What the task asks:
Look below for the line containing "moved = shape.copy()" and the line containing "obj.parent = empty"; repeat exactly those two lines and all lines between them, and nothing else.

-- BEGIN Material shown --

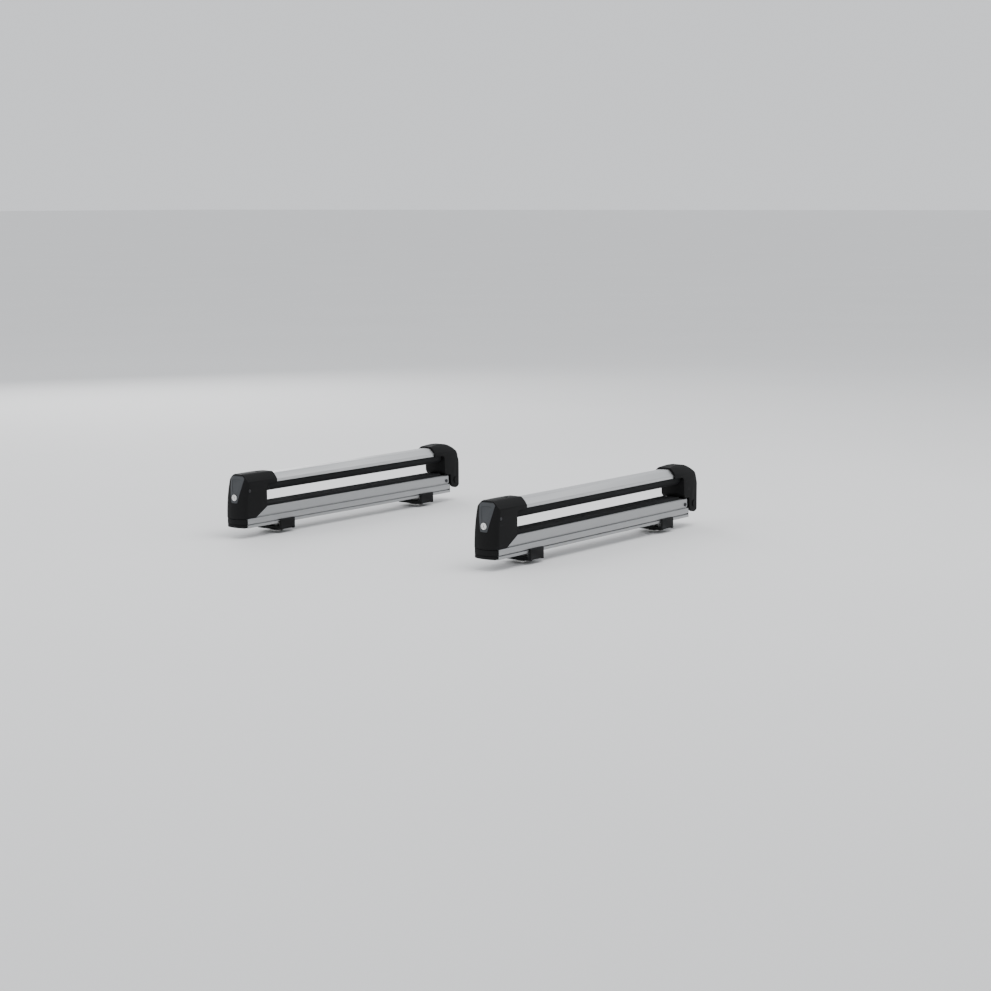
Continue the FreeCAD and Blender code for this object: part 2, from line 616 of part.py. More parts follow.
def pawl_spring():
    """Torsion spring wound round the pawl's pin."""
    return coil(3.6, 0.5, 5, vec(PIVOT_X, -9.0, PIVOT_Z), vec(0, 7.0, 0))


def release_button():
    """Shield-shaped push button with a sloped top edge, a sunk panel and a boss for the spring."""
    proud = 0.3
    thickness = 3.0
    shield = section_prism(button_outline(0), -10, 20)
    brow = side_prism([(-10, BUTTON_LOW - 1), (-10, FRONT_HEIGHT), (front_x(FRONT_HEIGHT) - proud, FRONT_HEIGHT),
                       (11.5, 86.2), (20, 86.2), (20, BUTTON_LOW - 1)], 30)
    plate = cut(leaning_form(-proud, 0), [leaning_form(thickness, -5)]).common(shield).common(brow)
    panel = mirrored([(0, 53.0), (5.5, 53.0), (10.8, 70.0), (13.5, 76.5), (10.5, 79.5), (0, 79.5)])
    sunk = cut(section_prism(panel, -10, 20), [leaning_form(0.5, -5)])
    neck = rod(vec(front_x(PLUNGER_Z) + 1.5, 0, PLUNGER_Z), vec(13.6, 0, PLUNGER_Z), 5.0)
    boss = rod(vec(13, 0, PLUNGER_Z), vec(18, 0, PLUNGER_Z), 2.4)
    hub = rod(vec(front_x(LOCK_Z) + 1.0, 0, LOCK_Z), vec(12.0, 0, LOCK_Z), LOCK_RADIUS + 1.6)
    pads = [box(front_x(PLUNGER_Z) + 2.5, 11.2, y - 1.5, y + 1.5, 74.8, 77.5) for y in (-11.5, 11.5)]
    body = fused([cut(plate, [sunk]), neck, boss, hub] + pads)
    return cut(body, [rod(vec(-5, 0, LOCK_Z), vec(30, 0, LOCK_Z), LOCK_RADIUS)])


def button_spring():
    """Compression spring between the button's boss and the spring seat."""
    return coil(3.4, 0.5, 9, vec(14.5, 0, PLUNGER_Z), vec(ARM_START - 2 - 14.5 - 0.8, 0, 0))


def lock_barrel():
    """Cylinder of the lock, pressed into the button."""
    face = front_x(LOCK_Z) - 1.0
    body = rod(vec(face, 0, LOCK_Z), vec(18.0, 0, LOCK_Z), LOCK_RADIUS)
    return cut(body, [rod(vec(-5, 0, LOCK_Z), vec(30, 0, LOCK_Z), CORE_RADIUS + RUN_GAP)])


def lock_core():
    """Turning core of the lock, with its keyway."""
    face = front_x(LOCK_Z) - 0.8
    body = rod(vec(face, 0, LOCK_Z), vec(18.4, 0, LOCK_Z), CORE_RADIUS)
    keyway = box(-5, 12, -0.7, 0.7, LOCK_Z - 3.2, LOCK_Z + 3.2)
    return cut(body, [keyway])


def lock_cam():
    """Tongue on the back of the core."""
    tongue = fused([rod(vec(18.4, 0, LOCK_Z), vec(20.0, 0, LOCK_Z), 4.0),
                    box(18.4, 20.0, -2.2, 2.2, LOCK_Z, LOCK_Z + 9.0)])
    return tongue


# ---------------------------------------------------------------- assembly
SINGLE = {
    "lower_rail": lower_rail,
    "lower_pad": lower_pad,
    "near_end_cap": near_end_cap,
    "hinge_block": hinge_block,
    "hinge_pin": hinge_pin,
    "striker": striker,
    "near_bracket": lambda: bar_bracket(NEAR_BRACKET_X),
    "far_bracket": lambda: bar_bracket(FAR_BRACKET_X),
    "upper_profile": upper_profile,
    "upper_pad": upper_pad,
    "housing": housing,
    "hinge_cap": hinge_cap,
    "arm_screws": arm_screws,
    "spring_seat": spring_seat,
    "button_spring": button_spring,
    "pawl_pin": pawl_pin,
    "pawl_spring": pawl_spring,
    "latch_pawl": latch_pawl,
    "release_button": release_button,
    "lock_barrel": lock_barrel,
    "lock_core": lock_core,
    "lock_cam": lock_cam,
}
SHARED = {
    "bar_pads": bar_pads,
    "t_bolts": t_bolts,
    "t_bolt_nuts": t_bolt_nuts,
    "striker_screws": striker_screws,
    "hinge_screws": hinge_screws,
    "hinge_washers": hinge_washers,
    "hinge_pin_caps": hinge_pin_caps,
}


def placed(shape, side_y):
    """A copy of a shape, moved from the carrier's own frame into the row frame."""
    moved = shape.copy()
    moved.translate(vec(-(NEAR_FACE + FAR_END) / 2, side_y, BASE))
    return moved


def as_list(made):
    return made if isinstance(made, list) else [made]


def export(name, solids):
    shape = solids[0] if len(solids) == 1 else Part.makeCompound(solids)
    shape.exportStep(os.path.join("parts", name + ".step"))
    print(f"{name}: {len(shape.Solids)} solid(s), valid {shape.isValid()}, volume {shape.Volume:.0f}")


def main():
    os.makedirs("parts", exist_ok=True)
    for name, make in SINGLE.items():
        made = as_list(make())
        for side, side_y in SIDES.items():
            export(f"{name}_{side}", [placed(shape, side_y) for shape in made])
    for name, make in SHARED.items():
        made = as_list(make())
        export(name, [placed(shape, side_y) for side_y in SIDES.values() for shape in made])


main()
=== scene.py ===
"""Looks of a pair of roof ski carriers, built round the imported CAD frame.

Pieces are modelled in millimetres in a carrier's own coordinates: x along the carrier towards the hinge,
y across from the carrier's middle plane, z up from the parting line between housing and rail. Datum
carries them into the row frame, in metres.
"""

import json
import logging
import math
from collections.abc import Callable, Sequence
from dataclasses import dataclass
from enum import Enum

import bmesh
import bpy
from mathutils import Matrix, Vector


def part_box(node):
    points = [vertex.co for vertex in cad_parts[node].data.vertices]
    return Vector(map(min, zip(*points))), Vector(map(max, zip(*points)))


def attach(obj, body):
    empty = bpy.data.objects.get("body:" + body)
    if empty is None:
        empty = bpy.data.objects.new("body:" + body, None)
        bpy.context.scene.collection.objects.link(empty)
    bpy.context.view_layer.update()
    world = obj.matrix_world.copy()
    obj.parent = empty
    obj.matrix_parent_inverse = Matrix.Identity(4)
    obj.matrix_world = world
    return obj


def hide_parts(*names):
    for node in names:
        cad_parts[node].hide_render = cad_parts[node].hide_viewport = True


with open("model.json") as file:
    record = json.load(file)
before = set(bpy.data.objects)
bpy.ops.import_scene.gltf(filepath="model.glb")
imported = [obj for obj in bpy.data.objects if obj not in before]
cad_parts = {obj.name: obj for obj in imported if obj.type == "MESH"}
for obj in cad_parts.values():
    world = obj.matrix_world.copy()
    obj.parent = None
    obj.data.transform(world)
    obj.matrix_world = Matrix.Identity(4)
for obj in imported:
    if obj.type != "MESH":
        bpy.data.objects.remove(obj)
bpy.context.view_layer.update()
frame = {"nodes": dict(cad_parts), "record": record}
MM = 0.001
Point = tuple[float, float]
Rgb = tuple[float, float, float]
log = logging.getLogger("ski_carrier")


# ---------------------------------------------------------------- shader graphs
class Value:
    """A number in a material. Arithmetic on it adds Math nodes."""

    def __init__(self, graph: "Graph", socket: bpy.types.NodeSocket) -> None:
        """Wrap one output socket of a graph."""
        self.graph = graph
        self.socket = socket

    def _math(self, operation: str, first: "Value | float", second: "Value | float") -> "Value":
        """Add one Math node and return its result."""
        node = self.graph.node("ShaderNodeMath", {"operation": operation}, {0: first, 1: second})
        return Value(self.graph, node.outputs[0])

    def __add__(self, other: "Value | float") -> "Value":
        """Sum."""
        return self._math("ADD", self, other)

    def __radd__(self, other: float) -> "Value":
        """Sum with a number on the left."""
        return self._math("ADD", other, self)

    def __sub__(self, other: "Value | float") -> "Value":
        """Difference."""
        return self._math("SUBTRACT", self, other)

    def __rsub__(self, other: float) -> "Value":
        """Difference from a number."""
        return self._math("SUBTRACT", other, self)

    def __mul__(self, other: "Value | float") -> "Value":
        """Product."""
        return self._math("MULTIPLY", self, other)

    def __rmul__(self, other: float) -> "Value":
        """Product with a number on the left."""
        return self._math("MULTIPLY", other, self)

    def __pow__(self, other: "Value | float") -> "Value":
        """Power."""
        return self._math("POWER", self, other)

    def above(self, edge: float, width: float) -> "Value":
        """Soft step from 0 to 1 that starts at an edge.

        Args:
            edge: value at which the step starts.
            width: how far the step takes to reach 1.

        Returns:
            The step, held between 0 and 1.
        """
        node = self.graph.node(
            "ShaderNodeMapRange",
            {"interpolation_type": "SMOOTHSTEP"},
            {"Value": self, "From Min": edge, "From Max": edge + width},
        )
        return Value(self.graph, node.outputs["Result"])


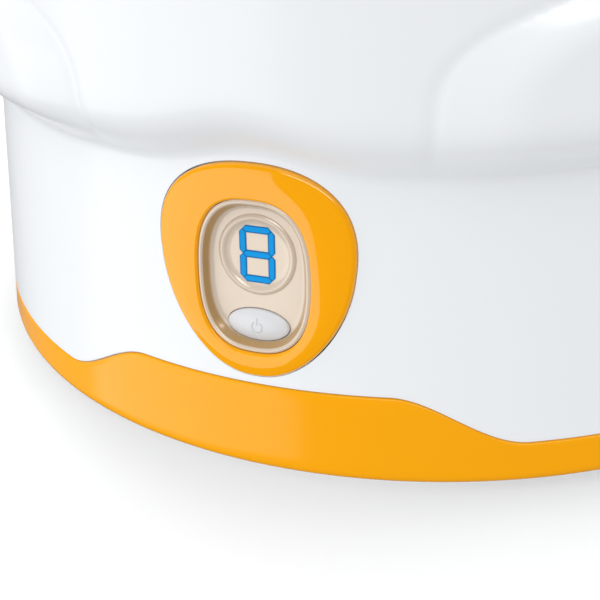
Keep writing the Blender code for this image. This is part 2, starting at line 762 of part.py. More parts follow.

-- END Material shown --

Solution to the problem:
    moved = shape.copy()
    moved.translate(vec(-(NEAR_FACE + FAR_END) / 2, side_y, BASE))
    return moved


def as_list(made):
    return made if isinstance(made, list) else [made]


def export(name, solids):
    shape = solids[0] if len(solids) == 1 else Part.makeCompound(solids)
    shape.exportStep(os.path.join("parts", name + ".step"))
    print(f"{name}: {len(shape.Solids)} solid(s), valid {shape.isValid()}, volume {shape.Volume:.0f}")


def main():
    os.makedirs("parts", exist_ok=True)
    for name, make in SINGLE.items():
        made = as_list(make())
        for side, side_y in SIDES.items():
            export(f"{name}_{side}", [placed(shape, side_y) for shape in made])
    for name, make in SHARED.items():
        made = as_list(make())
        export(name, [placed(shape, side_y) for side_y in SIDES.values() for shape in made])


main()
=== scene.py ===
"""Looks of a pair of roof ski carriers, built round the imported CAD frame.

Pieces are modelled in millimetres in a carrier's own coordinates: x along the carrier towards the hinge,
y across from the carrier's middle plane, z up from the parting line between housing and rail. Datum
carries them into the row frame, in metres.
"""

import json
import logging
import math
from collections.abc import Callable, Sequence
from dataclasses import dataclass
from enum import Enum

import bmesh
import bpy
from mathutils import Matrix, Vector


def part_box(node):
    points = [vertex.co for vertex in cad_parts[node].data.vertices]
    return Vector(map(min, zip(*points))), Vector(map(max, zip(*points)))


def attach(obj, body):
    empty = bpy.data.objects.get("body:" + body)
    if empty is None:
        empty = bpy.data.objects.new("body:" + body, None)
        bpy.context.scene.collection.objects.link(empty)
    bpy.context.view_layer.update()
    world = obj.matrix_world.copy()
    obj.parent = empty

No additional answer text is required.